Of course, the art department is what propels this book. Rivera’s art is absolutely kinetic. The scene where Spider-Man comes to the rescue is gorgeous, and it feels like Spidey really does jump out of the page at you. I love that Rivera was brought in for the art of this book because I can’t think of anyone better (except maybe Martin) to get a true classic Spidey feel to the art. It’s art that’s so good that it actually helps the writing behind it. When you look at Quesada’s art, the book goes down a bit, but unlike other writers on the site I don’t hate it. He makes some weird character faces, but generally during his sequences, the comic is still good, and I do like seeing Parker and MJ interact with each other – although I must note, the art is much less refined than it was during One More Day.
Ultimately, the book isn’t terrible, and the book isn’t great. Unlike other writers here, I’m still terribly undecided on it. I’ll have to wait to see the ending, which will literally make or break the tale at this point. As for now, it’s tolerable because the art is so fantastic, but the story has been a bit of a let down. Too much focus on the dark, but I think that it could end up working well in the new canon. We’ll see how it all wraps up with issue #641 before I allow it to be placed into the proposed “Worst Spider-Man Arcs” post for the new MC Countdown feature.
Final Verdict: 6.2 – Browse
And now, the moment you’ve all been waiting for…
Let me offer you some quick background on me and my rough relationship with the Agents of Atlas, for those of you who don’t know. When Dark Reign started, I was committed to following every Dark Reign title just because. I love Marvel, and the whole concept intrigued me, so I picked up everything I could. However, when I read Dark Reign: New Nation, I just could not get into the Agents of Atlas story. I tried the first issue, and I just wasn’t having any of it. So instead I read War Machine (admittedly a big mistake). As time went on, the more I saw the Agents of Atlas in their various spin-offs and minis, I became to grow quite agitated with how many books I was seeing. I feared that this was a new Deadpool, except of a new variety. When the Heroic Age started, I was supposed to review the new Atlas title, but I just couldn’t get into it either. Deciding I didn’t want to write another bad review, I skipped it that week and replaced it with something else.

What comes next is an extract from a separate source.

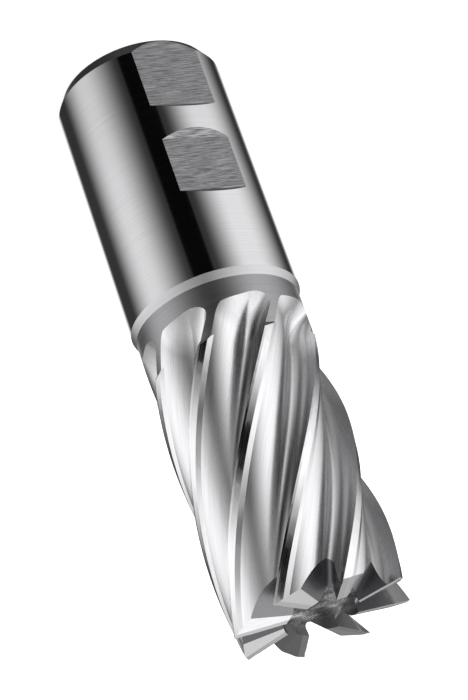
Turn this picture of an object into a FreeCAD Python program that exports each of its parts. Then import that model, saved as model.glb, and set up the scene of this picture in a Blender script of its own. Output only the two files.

So I guess I’ve been pretty notorious with my dislike of the Agents of Atlas, although it is admittedly one of those stereotypical comic book nerd things where we try it, dislike it, and bash it forever without following it anymore (see: everyone on the planet’s reaction to the Red Hulk).
Then I got an iPad and, while testing out the Marvel iPad app, read the first issue of Atlas in it’s entirety through the digital style. I really do like Jeff Parker’s writing a lot, and was disappointed I couldn’t get into anything Atlas related. I’d been loving Thunderbolts and had read (and reviewed!) a Jeff Parker-penned mini entitled Underground which I still recommend to friends weekly. So I decided to give Atlas a real, honest to God chance to win me over as a reader and look past a first issue impression.
Well, I guess I owe Jeff Parker a big apology, because after finding and reading the first four issues of the new Atlas title, I’ve gotta say – this book really is as quite great. In fact, it’s much more creative than I would have originally assumed. Focusing mostly on the new 3D Man, the book brings in an entire new element to the mythos of the 3D Man, which turns out pretty great. Turns out that there are three distinct universes that are connected to the symbol on the 3D Man’s chest, and the way things turn out in the issue in regards to that is pretty fantastic. While I don’t want to spoil anything, there was a pleasant surprise in store at the very end of the issue that I certainly did not expect.
I think that now that Woo and his crew have solidified there role in Atlas and the book seems less focused on random battles and a straight up arc expanding on mythology, it makes it easier for a reader like me to get into it. The book has a definitive style to it that I enjoy, and it’s an interesting mix of adventure and sarcastic wit. Parker certainly does love these characters a lot, and you can tell by how much work he’s put into each one. There’s a particular moment with the Uranian that I’m referring to, but I don’t want to spoil anything for the reader.
The book is split into two distinct halves, which is a little odd and was at first disappointing. Each previous issue featured a back-up story, and I was worried that I had basically bought half a comic since I admittedly don’t always ready back-ups and the previous back-ups hadn’t actually added to the overall story arc. Instead, we get two artists telling the story which, while I don’t understand the need, turned out really interesting and pretty appropriate. I generally enjoy Hardman’s work much more here as it fits a secret agent tone the book has, but Rosanas section feels pretty good here. It works really well if only for the fact that (spoiler alert) it features an alternate Earth, so the split in art seems apropos.
Atlas is a book that I snubbed at first, but have found very easy to get into and a fun read. It’s a different spin on the idea of “villainous” heroes, and did an excellent job of introducing the story through the eyes of the 3D Man. The book really focuses on it’s own tale, unlike with the Dark Reign stuff that was bogged down with fitting into overall continuity. Having Atlas in this style, despite the splits and back-ups, makes for a really entertaining tale that Parker clearly is putting his heart into, and when giving it a decent chance is sure to win even the most cynical of folk (i.e. me).